What is needed is a willingness by the government to continue to fund the service. The immediate tangible benefits like revenue from advertising will never be there. International broadcasters operate under the public service model of broadcasting where the bottom line is of less concern than the need to provide programming that serves the public interest. Programming offered by these broadcasters will never get the highest ratings compared to a commercial broadcaster, but that is because their programming is different. Cyclone warnings are hardly ratings getters but in this area of the world they are necessary because they save lives and enable people to take measures that save property from destruction. English language lessons are not rating getters, but they enable people to function in a global society where English is the dominant language. Skills such as a knowledge of the English language are necessary if the islanders are to interact with the outside world, particularly in a region where tourism may be the life-blood of the economy. News and information is likewise important because it brings these people in remote areas into contact with the events of today, events that may directly affect them and their future.
The prognosis for the survival of Radio New Zealand International is still uncertain.
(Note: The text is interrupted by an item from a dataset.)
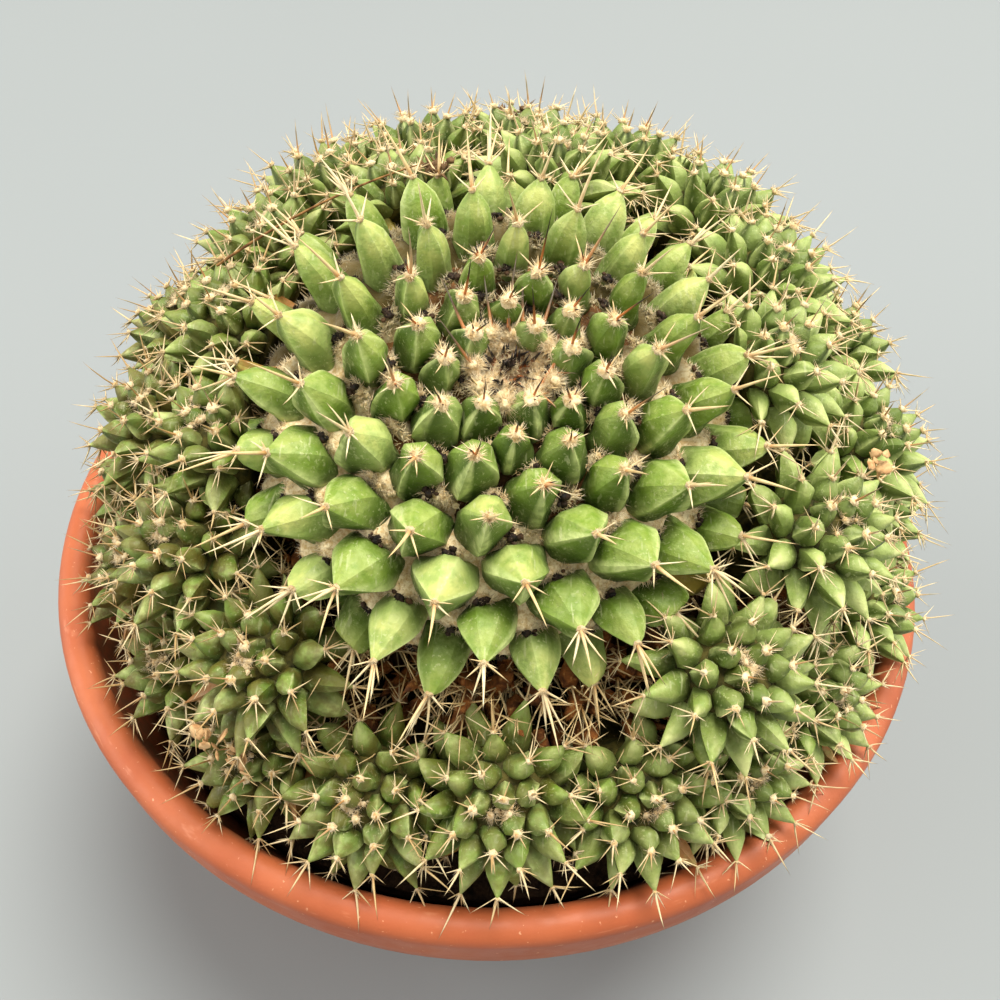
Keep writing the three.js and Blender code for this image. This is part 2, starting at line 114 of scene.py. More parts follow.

The government has not followed through with any action to cut the service, which must be seen as good news. What must happen is for some sort of agreement to be drawn up assuring the future of RNZI. No organization can continue to operate effectively under conditions of such uncertainty. It does not cost a fortune to run the organization, and the staff and the listeners deserve more than a half hearted show of support every few years. It is time the government stopped the incessant on again off again cycle of indecision that has plagued the service, and allow Radio New Zealand International to fulfill its vital role in the Pacific region.